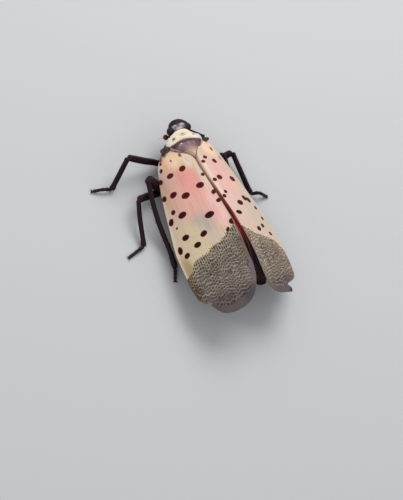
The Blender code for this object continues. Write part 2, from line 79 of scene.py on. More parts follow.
@dataclass(frozen=True)
class BodyFrame:
    """Carries points of the body frame, in millimetres, into the row frame, in metres."""

    shift: Vector

    @classmethod
    def from_pronotum(cls, front: float = -4.26) -> "BodyFrame":
        """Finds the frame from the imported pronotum, which is centred on x = 0.

        Args:
            front: y of the front edge of the pronotum.

        Returns:
            The frame of this model.
        """
        low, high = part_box("pronotum")
        return cls(Vector(((low.x + high.x) / 2 / MM, low.y / MM - front, 0.0)))

    @property
    def matrix(self) -> Matrix:
        """The transform from the body frame to the row frame."""
        return Matrix.Scale(MM, 4) @ Matrix.Translation(self.shift)

    def place(self, point: Sequence[float]) -> Vector:
        """Carries one point into the row frame."""
        return self.matrix @ Vector(point)


Array = np.ndarray
Color = tuple[float, float, float]


def linear(color: Color) -> Color:
    """Turns a colour as it looks on a screen, from 0 to 255, into the linear values of a shader."""
    return tuple(
        part / 255 / 12.92 if part < 10.3 else ((part / 255 + 0.055) / 1.055) ** 2.4 for part in color
    )


def smoothstep(low: float, high: float, value: Array) -> Array:
    """Rises softly from 0 where the value is low to 1 where it is high."""
    share = np.clip((value - low) / (high - low), 0.0, 1.0)
    return share * share * (3 - 2 * share)


def read_curve(stations: Sequence[Sequence[float]], where: Array, column: int = 1) -> Array:
    """Reads a smooth curve through stations, which never overshoots one of them.

    Args:
        stations: Rows of values that start with their place, in rising order.
        where: The places to read the curve at.
        column: Which of the values to read.

    Returns:
        The curve's values at those places.
    """
    places = np.array([station[0] for station in stations], float)
    values = np.array([station[column] for station in stations], float)
    gaps = np.diff(places)
    rises = np.diff(values) / gaps
    same_way = rises[:-1] * rises[1:] > 0
    total = np.where(same_way, rises[:-1] + rises[1:], 1.0)
    inner = np.where(same_way, 2 * rises[:-1] * rises[1:] / total, 0.0)
    slopes = np.concatenate((rises[:1], inner, rises[-1:]))
    where = np.clip(np.asarray(where, float), places[0], places[-1])
    index = np.clip(np.searchsorted(places, where, side="right") - 1, 0, len(gaps) - 1)
    share = (where - places[index]) / gaps[index]
    start = 2 * share**3 - 3 * share**2 + 1
    start_slope = share**3 - 2 * share**2 + share
    end_slope = share**3 - share**2
    return (
        start * values[index]
        + start_slope * gaps[index] * slopes[index]
        + (1 - start) * values[index + 1]
        + end_slope * gaps[index] * slopes[index + 1]
    )


@dataclass(frozen=True)
class Patch:
    """A soft-edged patch of colour on a surface, oval unless a radius is left out of account."""

    center: tuple[float, ...]
    radii: tuple[float, ...]
    color: Color
    strength: float = 1.0
    core: float = 0.3

    def paint(self, colors: Array, points: Array) -> Array:
        """Mixes the patch into the colours of some points.

        Args:
            colors: One linear colour per point.
            points: Places with as many coordinates as the patch's centre.

        Returns:
            The mixed colours.
        """
        reach = np.linalg.norm((points - np.array(self.center)) / np.array(self.radii), axis=1)
        weight = self.strength * (1 - smoothstep(self.core, 1.0, reach))
        return colors + (np.array(linear(self.color)) - colors) * weight[:, None]


def painted(points: Array, base: Color, patches: Sequence[Patch]) -> Array:
    """Colours points with a base colour and patches laid over it in their order."""
    colors = np.tile(np.array(linear(base), float), (len(points), 1))
    for patch in patches:
        colors = patch.paint(colors, points)
    return colors


@dataclass(frozen=True)
class Bump:
    """A swelling of a surface, or a raised ring where its width is given."""

    center: tuple[float, ...]
    radii: tuple[float, ...]
    height: float
    ring_width: float = 0.0

    def lift(self, points: Array) -> Array:
        """Heights of the swelling at points with as many coordinates as its centre."""
        reach = np.linalg.norm((points - np.array(self.center)) / np.array(self.radii), axis=1)
        if self.ring_width > 0:
            return self.height * np.exp(-(((reach - 1) / self.ring_width) ** 2))
        return self.height * np.exp(-(reach**2))


def relief(points: Array, bumps: Sequence[Bump]) -> Array:
    """Adds up the heights of several swellings, one column wide."""
    return np.sum([bump.lift(points) for bump in bumps], axis=0)[:, None]


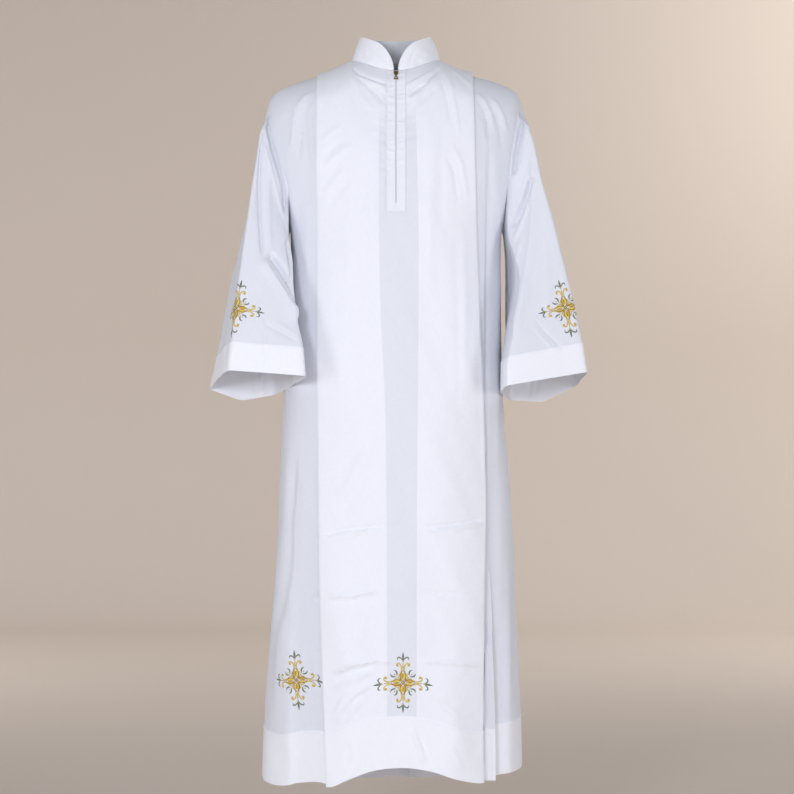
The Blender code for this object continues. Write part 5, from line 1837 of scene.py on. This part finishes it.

──────────

BRIEF
Copy all the records above exactly, missing none.

RESPONSE TO THE TASK
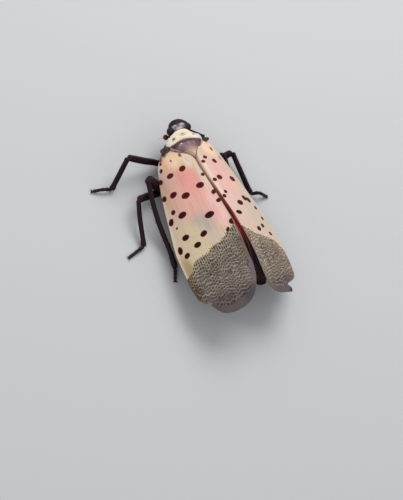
The Blender code for this object continues. Write part 2, from line 79 of scene.py on. More parts follow.
@dataclass(frozen=True)
class BodyFrame:
    """Carries points of the body frame, in millimetres, into the row frame, in metres."""

    shift: Vector

    @classmethod
    def from_pronotum(cls, front: float = -4.26) -> "BodyFrame":
        """Finds the frame from the imported pronotum, which is centred on x = 0.

        Args:
            front: y of the front edge of the pronotum.

        Returns:
            The frame of this model.
        """
        low, high = part_box("pronotum")
        return cls(Vector(((low.x + high.x) / 2 / MM, low.y / MM - front, 0.0)))

    @property
    def matrix(self) -> Matrix:
        """The transform from the body frame to the row frame."""
        return Matrix.Scale(MM, 4) @ Matrix.Translation(self.shift)

    def place(self, point: Sequence[float]) -> Vector:
        """Carries one point into the row frame."""
        return self.matrix @ Vector(point)


Array = np.ndarray
Color = tuple[float, float, float]


def linear(color: Color) -> Color:
    """Turns a colour as it looks on a screen, from 0 to 255, into the linear values of a shader."""
    return tuple(
        part / 255 / 12.92 if part < 10.3 else ((part / 255 + 0.055) / 1.055) ** 2.4 for part in color
    )


def smoothstep(low: float, high: float, value: Array) -> Array:
    """Rises softly from 0 where the value is low to 1 where it is high."""
    share = np.clip((value - low) / (high - low), 0.0, 1.0)
    return share * share * (3 - 2 * share)


def read_curve(stations: Sequence[Sequence[float]], where: Array, column: int = 1) -> Array:
    """Reads a smooth curve through stations, which never overshoots one of them.

    Args:
        stations: Rows of values that start with their place, in rising order.
        where: The places to read the curve at.
        column: Which of the values to read.

    Returns:
        The curve's values at those places.
    """
    places = np.array([station[0] for station in stations], float)
    values = np.array([station[column] for station in stations], float)
    gaps = np.diff(places)
    rises = np.diff(values) / gaps
    same_way = rises[:-1] * rises[1:] > 0
    total = np.where(same_way, rises[:-1] + rises[1:], 1.0)
    inner = np.where(same_way, 2 * rises[:-1] * rises[1:] / total, 0.0)
    slopes = np.concatenate((rises[:1], inner, rises[-1:]))
    where = np.clip(np.asarray(where, float), places[0], places[-1])
    index = np.clip(np.searchsorted(places, where, side="right") - 1, 0, len(gaps) - 1)
    share = (where - places[index]) / gaps[index]
    start = 2 * share**3 - 3 * share**2 + 1
    start_slope = share**3 - 2 * share**2 + share
    end_slope = share**3 - share**2
    return (
        start * values[index]
        + start_slope * gaps[index] * slopes[index]
        + (1 - start) * values[index + 1]
        + end_slope * gaps[index] * slopes[index + 1]
    )


@dataclass(frozen=True)
class Patch:
    """A soft-edged patch of colour on a surface, oval unless a radius is left out of account."""

    center: tuple[float, ...]
    radii: tuple[float, ...]
    color: Color
    strength: float = 1.0
    core: float = 0.3

    def paint(self, colors: Array, points: Array) -> Array:
        """Mixes the patch into the colours of some points.

        Args:
            colors: One linear colour per point.
            points: Places with as many coordinates as the patch's centre.

        Returns:
            The mixed colours.
        """
        reach = np.linalg.norm((points - np.array(self.center)) / np.array(self.radii), axis=1)
        weight = self.strength * (1 - smoothstep(self.core, 1.0, reach))
        return colors + (np.array(linear(self.color)) - colors) * weight[:, None]


def painted(points: Array, base: Color, patches: Sequence[Patch]) -> Array:
    """Colours points with a base colour and patches laid over it in their order."""
    colors = np.tile(np.array(linear(base), float), (len(points), 1))
    for patch in patches:
        colors = patch.paint(colors, points)
    return colors


@dataclass(frozen=True)
class Bump:
    """A swelling of a surface, or a raised ring where its width is given."""

    center: tuple[float, ...]
    radii: tuple[float, ...]
    height: float
    ring_width: float = 0.0

    def lift(self, points: Array) -> Array:
        """Heights of the swelling at points with as many coordinates as its centre."""
        reach = np.linalg.norm((points - np.array(self.center)) / np.array(self.radii), axis=1)
        if self.ring_width > 0:
            return self.height * np.exp(-(((reach - 1) / self.ring_width) ** 2))
        return self.height * np.exp(-(reach**2))


def relief(points: Array, bumps: Sequence[Bump]) -> Array:
    """Adds up the heights of several swellings, one column wide."""
    return np.sum([bump.lift(points) for bump in bumps], axis=0)[:, None]


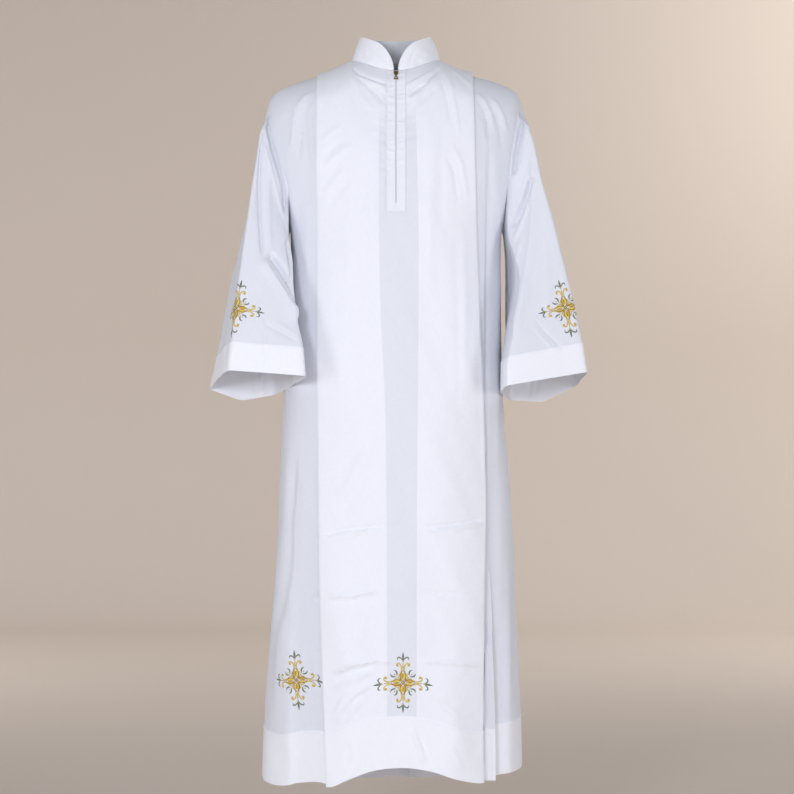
The Blender code for this object continues. Write part 5, from line 1837 of scene.py on. This part finishes it.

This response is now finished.